My understanding is that hospitals often keep a deceased patient on life-support machinery for a while to give the family time to come to grips with what’s happened. This usually won’t last more than a day or two.

I hope this incident is a one-time thing - that there isn’t a movement to keep brain-dead patients on life-support machines. That could force hospitals to change their practices to be less compassionate - to yank dead patients off the machines as quickly as possible regardless of the emotional state of the family members.

We don’t know what happened in the conversations between the family and the hospital staff and administrators, so I don’t see any basis for saying that the hospital went “all Sheldon” on them. We do know that Children’s Hospital has a lot of experience dealing with these types of cases, and this is the only time a family has gone to court (and to the press) to prevent them from taking a dead body off of life support.

I suspect one reason the hospital didn’t immediately agree to transferring the body is that they don’t want to set a precedent. They don’t want to risk this happening every time someone dies in their facility.

They may also have been worried that when the family eventually (and inevitably) does take the girl off the machines, they will blame the hospital for the result. That is, the family could claim that the girl would have survived if the hospital hadn’t botched the transfer. The family’s lawyer has already hinted at this in a statement he made to the press yesterday (he said something to the effect that Jahi’s recovery will be more difficult due to the way she has been treated at Children’s Hospital). I think this is one reason the hospital was so reluctant to do the transfer at all - there are no standard practices for doing such a thing, which leaves them open for a legal claim (and more bad publicity).

They definitely do - and before an official determination of brain death can be made, the tests need to be repeated at least once. Here’s the American Academy of Neurology’s procedure for determining brain death.

What makes you think the hospital did? I suspect it’s the other way around - the parents freaked when the hospital staff continued to try to get them to accept the reality of their daughter’s death. To them it does not compute, just as it didn’t seem to compute to Raechellogram, and for the same reasons: she has a pulse. Her skin is warm. She’s breathing (with the help of a machine). How can she be dead?

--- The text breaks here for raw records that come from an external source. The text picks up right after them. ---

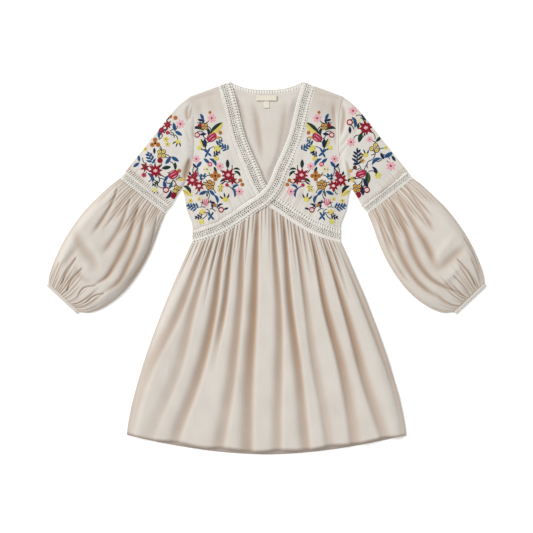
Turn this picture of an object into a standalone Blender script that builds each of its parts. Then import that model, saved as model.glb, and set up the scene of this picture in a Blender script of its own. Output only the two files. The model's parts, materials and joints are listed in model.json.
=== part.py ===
"""A short empire-line dress with balloon sleeves, laid flat on its back.

Metres, +Z up out of the front, +Y towards the neck, +X towards the wearer's left sleeve.
Plan positions are written as x from the centre line and y above the hem's lowest point.
The back panels lie flat on z = 0, the front panels lie on them, and a sleeve is a flattened tube.
"""

import math

import bmesh
import bpy
import numpy as np

WALL = 0.0014
SEAM_GAP = 0.0003
FRONT_REST = WALL + SEAM_GAP
TUBE_EDGE = 2 * WALL + SEAM_GAP
MOST_SLOPE_FACTOR = 1.5

# Body, in plan
NECK_POINT = (0.087, 0.900)
SHOULDER_POINT = (0.1855, 0.8635)
ARMHOLE = [SHOULDER_POINT, (0.177, 0.833), (0.1735, 0.784), (0.176, 0.724), (0.187, 0.683), (0.205, 0.646)]
SIDE_SEAM = [(0.205, 0.646), (0.198, 0.622), (0.1925, 0.590), (0.181, 0.560), (0.1785, 0.543)]
WAIST_HALF_WIDTH = 0.1795
WAIST_SIDE_Y = 0.510
ARMHOLE_ROWS = 9
BACK_NECK_DROP = 0.019
BACK_NECK_POWER = 2.6
BODICE_SWELL = 0.0055
SWELL_RAMP = 0.050
BODICE_TUCK = 0.0012

# Skirt
HEM_HALF_WIDTH = 0.337
HEM_SIDE_Y = 0.047
HEM_POWER = 1.8
FLARE_POWER = 1.37
HEM_BACK_SHOWS = 0.005
HEM_WAVE = 0.0018
FOLD_FAN = 0.085
SKIRT_SIDE_ROLL = 0.034
GATHER_PITCH = 0.0107
GATHER_COLUMNS = 3
SKIRT_ROWS = (0, 0.025, 0.07, 0.14, 0.25, 0.4, 0.58, 0.78, 0.93, 1)
SKIRT_SWELL = [(0, 0.0032), (0.07, 0.0075), (0.2, 0.0115), (0.5, 0.0135), (0.85, 0.0110), (1, 0.0075)]

# Lace
LACE_WIDTH = 0.034
LACE_PATH = [
    (0.103, 0.894), (0.0895, 0.847), (0.071, 0.772), (0.054, 0.727), (0.036, 0.687), (0.019, 0.647),
    (-0.005, 0.618), (-0.035, 0.598), (-0.070, 0.574), (-0.112, 0.549), (-0.157, 0.532), (-0.1795, 0.5265),
]
LACE_STATIONS = 24
LACE_CROSSING = (0.0, 0.628)
CROSSING_LIFT = 0.0034
CROSSING_FULL = 0.031
CROSSING_END = 0.066
LACE_PROFILE = [(-0.5, 0.0012), (-0.40, 0.0024), (-0.26, 0.0014), (0.0, 0.0016), (0.26, 0.0014), (0.42, 0.0020), (0.5, 0.0012)]
BACK_NECK_LACE = 0.012
SLEEVE_LACE = 0.024

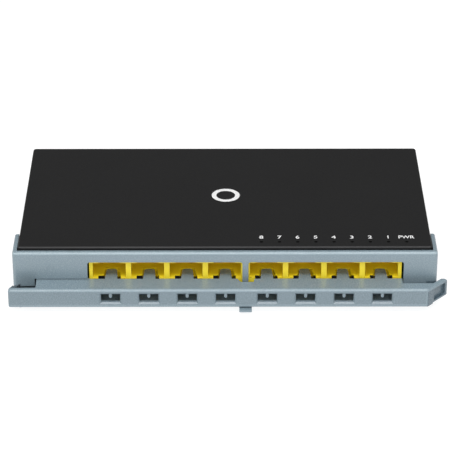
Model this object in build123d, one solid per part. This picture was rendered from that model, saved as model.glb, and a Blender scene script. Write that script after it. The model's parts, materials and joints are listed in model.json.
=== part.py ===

This. For most families denial is a short-term coping mechanism. Keeping the dead body on life support for a day or two almost always buys enough time for the family members to move past the denial stage into acceptance of the tragedy, and so they suffer less trauma when the life support is finally discontinued. Fortunately it’s unusual for a family to be stuck in a prolonged denial stage, as this family is.

I don’t watch Fox News, but it happened to be on this morning in the automobile service department I was at this morning. I guess the show was called “Fox and Friends” or something like that. Anyway, they seemed to be treating the fact that the family was moving her body from the hospital as a “big win”. Was I incorrect in thinking they saw this as a “big win” ? And if correct, is the “big win” holding out for some divine intervention?
Since I’m not following the story on Fox, are they mentioning who is footing the bill for moving the body to another facility ?

It’s pretty clear that they’re going to end up with both of those things anyway, based on statements like this from their attorney (which may be among those you heard):

“They left her without nutrition, she has severe infections; she’s struggling,” Dolan told the Daily News on Monday. “These are things that are easily preventable, but when they wrote her off as dead, they stopped caring for her. We don’t know what the outcome is going to be.”

You misunderstand me. My argument is not about whether she is in fact brain dead - I believe I read that her brain has not gotten any blood for a week now. My argument is that the explanation that the hospital could not do a tracheotomy because it would be wasting resources is rather weak.